#### [Directions]
Report the count of lines holding "materials" in the records, with no other words.

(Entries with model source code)
........

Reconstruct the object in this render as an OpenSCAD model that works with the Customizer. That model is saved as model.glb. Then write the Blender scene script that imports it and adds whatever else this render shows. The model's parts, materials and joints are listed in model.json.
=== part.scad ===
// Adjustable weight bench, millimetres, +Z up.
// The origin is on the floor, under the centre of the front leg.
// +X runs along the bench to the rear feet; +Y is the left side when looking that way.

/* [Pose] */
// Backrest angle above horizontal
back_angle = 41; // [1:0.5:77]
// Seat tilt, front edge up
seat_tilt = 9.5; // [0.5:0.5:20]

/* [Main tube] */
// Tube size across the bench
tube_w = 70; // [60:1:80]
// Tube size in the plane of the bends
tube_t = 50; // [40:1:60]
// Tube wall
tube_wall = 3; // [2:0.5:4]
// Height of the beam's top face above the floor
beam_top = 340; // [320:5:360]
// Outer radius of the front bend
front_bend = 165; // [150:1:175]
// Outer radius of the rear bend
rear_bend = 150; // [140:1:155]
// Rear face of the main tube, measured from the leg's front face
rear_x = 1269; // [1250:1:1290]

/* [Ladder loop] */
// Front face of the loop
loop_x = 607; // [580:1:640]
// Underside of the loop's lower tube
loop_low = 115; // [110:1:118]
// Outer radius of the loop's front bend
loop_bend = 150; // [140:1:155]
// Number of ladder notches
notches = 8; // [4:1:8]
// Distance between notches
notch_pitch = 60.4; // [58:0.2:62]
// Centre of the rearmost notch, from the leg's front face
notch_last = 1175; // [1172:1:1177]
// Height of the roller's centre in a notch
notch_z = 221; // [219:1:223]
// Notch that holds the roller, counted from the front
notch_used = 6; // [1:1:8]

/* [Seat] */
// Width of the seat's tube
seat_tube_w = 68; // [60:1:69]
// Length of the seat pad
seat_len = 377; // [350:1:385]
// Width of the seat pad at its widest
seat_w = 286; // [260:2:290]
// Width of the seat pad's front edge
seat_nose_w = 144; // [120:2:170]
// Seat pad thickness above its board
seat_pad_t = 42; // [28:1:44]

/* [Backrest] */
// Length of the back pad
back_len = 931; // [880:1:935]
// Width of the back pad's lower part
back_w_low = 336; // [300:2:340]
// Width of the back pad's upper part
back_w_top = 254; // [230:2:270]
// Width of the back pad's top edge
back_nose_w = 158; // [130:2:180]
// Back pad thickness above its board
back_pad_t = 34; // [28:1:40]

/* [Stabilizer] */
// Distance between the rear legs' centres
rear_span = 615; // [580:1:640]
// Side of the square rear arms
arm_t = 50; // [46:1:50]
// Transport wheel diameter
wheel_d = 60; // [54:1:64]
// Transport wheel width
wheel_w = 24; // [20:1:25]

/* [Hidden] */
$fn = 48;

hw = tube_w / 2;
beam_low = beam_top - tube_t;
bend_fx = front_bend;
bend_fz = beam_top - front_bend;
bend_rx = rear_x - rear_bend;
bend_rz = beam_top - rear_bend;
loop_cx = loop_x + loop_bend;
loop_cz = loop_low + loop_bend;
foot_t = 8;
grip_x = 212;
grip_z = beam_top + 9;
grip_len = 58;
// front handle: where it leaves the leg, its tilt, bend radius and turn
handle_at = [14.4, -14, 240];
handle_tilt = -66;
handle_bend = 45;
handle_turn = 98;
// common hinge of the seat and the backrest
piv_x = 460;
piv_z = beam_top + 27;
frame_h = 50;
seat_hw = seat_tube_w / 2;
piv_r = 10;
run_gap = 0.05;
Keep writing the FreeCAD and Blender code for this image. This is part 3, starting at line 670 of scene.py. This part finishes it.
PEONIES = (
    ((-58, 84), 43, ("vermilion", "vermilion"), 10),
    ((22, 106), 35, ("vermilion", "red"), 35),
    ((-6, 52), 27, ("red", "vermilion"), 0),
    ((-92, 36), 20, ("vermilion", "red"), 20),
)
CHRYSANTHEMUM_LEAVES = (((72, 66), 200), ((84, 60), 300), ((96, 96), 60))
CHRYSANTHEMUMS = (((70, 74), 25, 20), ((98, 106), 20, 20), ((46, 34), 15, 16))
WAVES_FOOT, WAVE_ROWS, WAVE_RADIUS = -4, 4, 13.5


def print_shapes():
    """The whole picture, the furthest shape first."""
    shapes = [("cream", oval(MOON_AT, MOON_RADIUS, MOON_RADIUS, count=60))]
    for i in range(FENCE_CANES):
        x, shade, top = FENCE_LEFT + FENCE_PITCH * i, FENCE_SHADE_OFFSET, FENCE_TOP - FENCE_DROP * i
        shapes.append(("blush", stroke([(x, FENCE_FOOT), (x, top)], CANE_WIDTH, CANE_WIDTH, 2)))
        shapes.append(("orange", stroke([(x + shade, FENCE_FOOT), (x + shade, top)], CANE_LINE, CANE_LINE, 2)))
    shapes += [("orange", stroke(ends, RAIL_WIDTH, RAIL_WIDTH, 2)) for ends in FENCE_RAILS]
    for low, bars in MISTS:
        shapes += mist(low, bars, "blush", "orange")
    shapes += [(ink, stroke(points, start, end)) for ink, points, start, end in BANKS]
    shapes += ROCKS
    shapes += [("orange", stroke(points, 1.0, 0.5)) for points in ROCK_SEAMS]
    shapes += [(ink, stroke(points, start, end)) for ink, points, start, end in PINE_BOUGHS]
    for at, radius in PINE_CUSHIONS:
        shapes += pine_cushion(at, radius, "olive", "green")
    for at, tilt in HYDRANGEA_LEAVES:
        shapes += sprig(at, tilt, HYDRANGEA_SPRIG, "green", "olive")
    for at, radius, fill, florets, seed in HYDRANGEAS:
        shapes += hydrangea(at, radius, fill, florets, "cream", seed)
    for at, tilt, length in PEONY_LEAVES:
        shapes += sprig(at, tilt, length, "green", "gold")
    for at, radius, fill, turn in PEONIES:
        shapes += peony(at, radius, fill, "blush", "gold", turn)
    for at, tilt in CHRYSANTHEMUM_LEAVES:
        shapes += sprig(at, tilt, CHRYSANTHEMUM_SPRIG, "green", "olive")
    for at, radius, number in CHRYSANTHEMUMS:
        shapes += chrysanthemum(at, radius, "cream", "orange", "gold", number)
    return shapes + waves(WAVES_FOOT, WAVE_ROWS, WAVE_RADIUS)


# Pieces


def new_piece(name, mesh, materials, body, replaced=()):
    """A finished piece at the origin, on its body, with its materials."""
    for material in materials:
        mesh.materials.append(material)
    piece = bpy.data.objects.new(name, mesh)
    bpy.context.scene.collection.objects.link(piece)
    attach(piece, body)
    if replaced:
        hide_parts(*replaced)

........

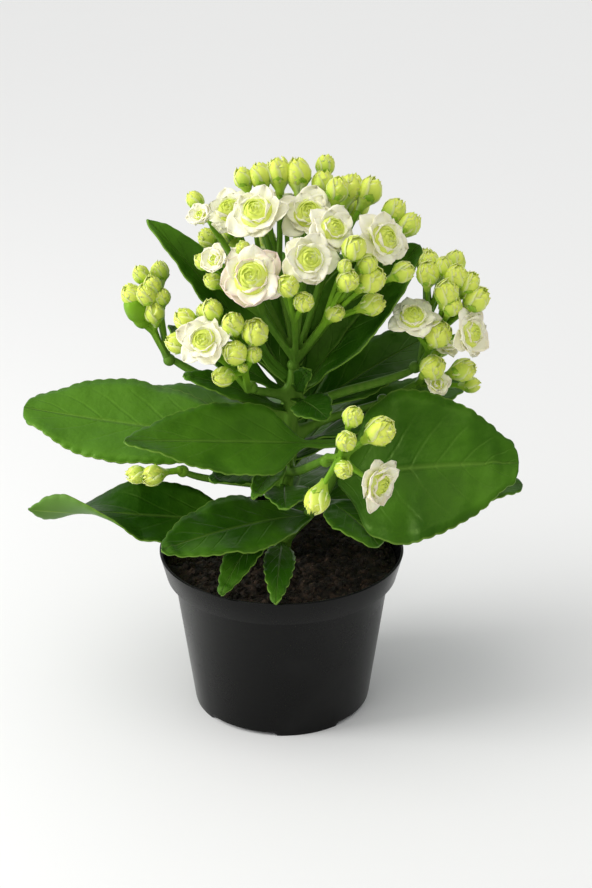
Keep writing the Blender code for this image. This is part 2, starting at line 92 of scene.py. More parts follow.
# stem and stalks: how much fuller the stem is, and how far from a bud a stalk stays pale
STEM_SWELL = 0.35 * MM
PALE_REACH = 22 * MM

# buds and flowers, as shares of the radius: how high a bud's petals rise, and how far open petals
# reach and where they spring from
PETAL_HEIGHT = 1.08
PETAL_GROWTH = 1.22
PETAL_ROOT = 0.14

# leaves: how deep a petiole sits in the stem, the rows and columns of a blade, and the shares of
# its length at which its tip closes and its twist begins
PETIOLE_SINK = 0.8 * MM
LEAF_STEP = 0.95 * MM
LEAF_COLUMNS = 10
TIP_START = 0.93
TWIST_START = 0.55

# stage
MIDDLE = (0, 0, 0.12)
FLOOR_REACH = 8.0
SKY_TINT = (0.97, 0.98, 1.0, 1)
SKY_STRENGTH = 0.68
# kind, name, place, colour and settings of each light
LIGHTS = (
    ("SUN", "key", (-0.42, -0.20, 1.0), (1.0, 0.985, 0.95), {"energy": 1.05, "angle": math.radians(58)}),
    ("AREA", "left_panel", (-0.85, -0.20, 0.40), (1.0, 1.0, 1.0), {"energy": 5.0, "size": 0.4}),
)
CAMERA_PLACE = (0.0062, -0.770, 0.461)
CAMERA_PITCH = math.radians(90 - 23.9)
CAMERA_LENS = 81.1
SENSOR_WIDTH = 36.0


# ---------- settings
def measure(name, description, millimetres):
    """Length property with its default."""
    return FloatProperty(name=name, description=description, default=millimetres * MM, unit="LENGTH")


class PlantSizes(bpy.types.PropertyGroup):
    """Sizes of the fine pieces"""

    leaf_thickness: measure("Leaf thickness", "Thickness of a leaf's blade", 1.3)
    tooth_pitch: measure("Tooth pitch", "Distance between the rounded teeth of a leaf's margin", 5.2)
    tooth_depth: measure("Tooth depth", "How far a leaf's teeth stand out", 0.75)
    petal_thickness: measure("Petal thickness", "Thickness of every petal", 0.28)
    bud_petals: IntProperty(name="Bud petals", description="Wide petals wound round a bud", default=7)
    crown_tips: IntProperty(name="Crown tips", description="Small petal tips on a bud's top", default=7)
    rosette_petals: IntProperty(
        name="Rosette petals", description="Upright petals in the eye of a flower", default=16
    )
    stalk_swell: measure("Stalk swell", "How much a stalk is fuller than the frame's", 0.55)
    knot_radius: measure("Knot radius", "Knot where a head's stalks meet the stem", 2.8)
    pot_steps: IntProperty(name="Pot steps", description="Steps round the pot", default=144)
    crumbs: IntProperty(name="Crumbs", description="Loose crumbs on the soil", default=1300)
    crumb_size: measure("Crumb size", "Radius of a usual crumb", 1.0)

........

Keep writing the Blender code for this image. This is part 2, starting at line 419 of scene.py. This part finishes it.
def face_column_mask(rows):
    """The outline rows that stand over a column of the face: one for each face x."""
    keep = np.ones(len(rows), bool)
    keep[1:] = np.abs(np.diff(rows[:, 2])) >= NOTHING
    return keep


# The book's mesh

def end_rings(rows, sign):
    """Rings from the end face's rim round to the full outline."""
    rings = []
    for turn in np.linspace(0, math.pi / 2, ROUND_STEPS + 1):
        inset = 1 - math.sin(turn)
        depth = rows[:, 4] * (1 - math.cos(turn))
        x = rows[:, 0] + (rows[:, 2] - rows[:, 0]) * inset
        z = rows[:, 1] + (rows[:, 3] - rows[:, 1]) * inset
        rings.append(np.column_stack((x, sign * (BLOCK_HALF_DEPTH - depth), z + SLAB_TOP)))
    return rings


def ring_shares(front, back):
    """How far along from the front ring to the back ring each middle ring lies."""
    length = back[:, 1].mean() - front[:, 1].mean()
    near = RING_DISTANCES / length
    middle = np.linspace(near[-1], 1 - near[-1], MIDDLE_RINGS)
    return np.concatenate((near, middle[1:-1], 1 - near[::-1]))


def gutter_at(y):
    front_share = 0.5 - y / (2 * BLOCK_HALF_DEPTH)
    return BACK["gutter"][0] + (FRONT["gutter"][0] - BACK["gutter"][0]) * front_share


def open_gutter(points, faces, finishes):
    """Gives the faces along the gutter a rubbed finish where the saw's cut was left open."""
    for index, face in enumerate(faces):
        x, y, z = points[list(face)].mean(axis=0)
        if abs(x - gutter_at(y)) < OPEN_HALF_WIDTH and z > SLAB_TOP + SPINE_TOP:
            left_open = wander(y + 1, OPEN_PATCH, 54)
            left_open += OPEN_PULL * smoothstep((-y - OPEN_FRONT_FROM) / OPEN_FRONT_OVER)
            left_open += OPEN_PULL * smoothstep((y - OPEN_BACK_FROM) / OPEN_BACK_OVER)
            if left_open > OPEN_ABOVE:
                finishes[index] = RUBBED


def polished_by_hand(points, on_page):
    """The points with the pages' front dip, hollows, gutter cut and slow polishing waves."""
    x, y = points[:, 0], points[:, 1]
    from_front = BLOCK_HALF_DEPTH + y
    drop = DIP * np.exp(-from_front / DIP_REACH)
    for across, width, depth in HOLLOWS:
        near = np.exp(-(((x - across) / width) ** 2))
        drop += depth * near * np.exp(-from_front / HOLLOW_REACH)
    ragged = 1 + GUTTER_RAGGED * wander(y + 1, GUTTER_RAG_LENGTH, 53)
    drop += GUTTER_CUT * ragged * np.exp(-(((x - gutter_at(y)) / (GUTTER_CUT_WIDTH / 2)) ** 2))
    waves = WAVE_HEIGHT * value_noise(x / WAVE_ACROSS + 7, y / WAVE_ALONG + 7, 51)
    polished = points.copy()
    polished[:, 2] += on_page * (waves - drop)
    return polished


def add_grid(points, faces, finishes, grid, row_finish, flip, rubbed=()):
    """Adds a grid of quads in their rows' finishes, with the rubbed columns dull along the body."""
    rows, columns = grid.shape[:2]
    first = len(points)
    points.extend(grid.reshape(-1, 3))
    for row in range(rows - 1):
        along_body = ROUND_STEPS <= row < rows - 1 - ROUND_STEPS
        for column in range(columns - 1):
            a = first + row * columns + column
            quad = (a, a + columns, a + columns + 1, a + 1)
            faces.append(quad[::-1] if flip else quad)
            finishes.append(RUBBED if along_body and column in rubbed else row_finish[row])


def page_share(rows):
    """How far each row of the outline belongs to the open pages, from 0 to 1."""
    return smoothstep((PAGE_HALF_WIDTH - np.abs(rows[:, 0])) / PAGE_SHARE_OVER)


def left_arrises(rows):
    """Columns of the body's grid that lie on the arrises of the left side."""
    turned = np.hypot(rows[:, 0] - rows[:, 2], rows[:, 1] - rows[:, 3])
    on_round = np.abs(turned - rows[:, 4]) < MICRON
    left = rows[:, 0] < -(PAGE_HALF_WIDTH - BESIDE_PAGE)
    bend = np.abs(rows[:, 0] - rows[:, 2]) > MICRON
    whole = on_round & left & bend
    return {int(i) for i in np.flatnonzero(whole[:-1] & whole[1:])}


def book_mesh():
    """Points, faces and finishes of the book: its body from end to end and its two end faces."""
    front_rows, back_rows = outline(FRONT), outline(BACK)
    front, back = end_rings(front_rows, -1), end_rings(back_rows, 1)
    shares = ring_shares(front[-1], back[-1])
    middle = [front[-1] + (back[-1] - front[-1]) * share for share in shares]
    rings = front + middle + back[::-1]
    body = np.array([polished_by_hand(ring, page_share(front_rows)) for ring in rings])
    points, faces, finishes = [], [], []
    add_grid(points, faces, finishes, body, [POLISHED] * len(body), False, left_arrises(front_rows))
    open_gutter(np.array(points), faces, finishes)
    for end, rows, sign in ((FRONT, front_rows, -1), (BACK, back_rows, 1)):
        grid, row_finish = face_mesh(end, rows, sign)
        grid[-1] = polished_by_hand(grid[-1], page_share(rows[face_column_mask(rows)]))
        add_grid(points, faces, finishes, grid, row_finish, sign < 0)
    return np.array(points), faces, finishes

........

#### [Answer below]
5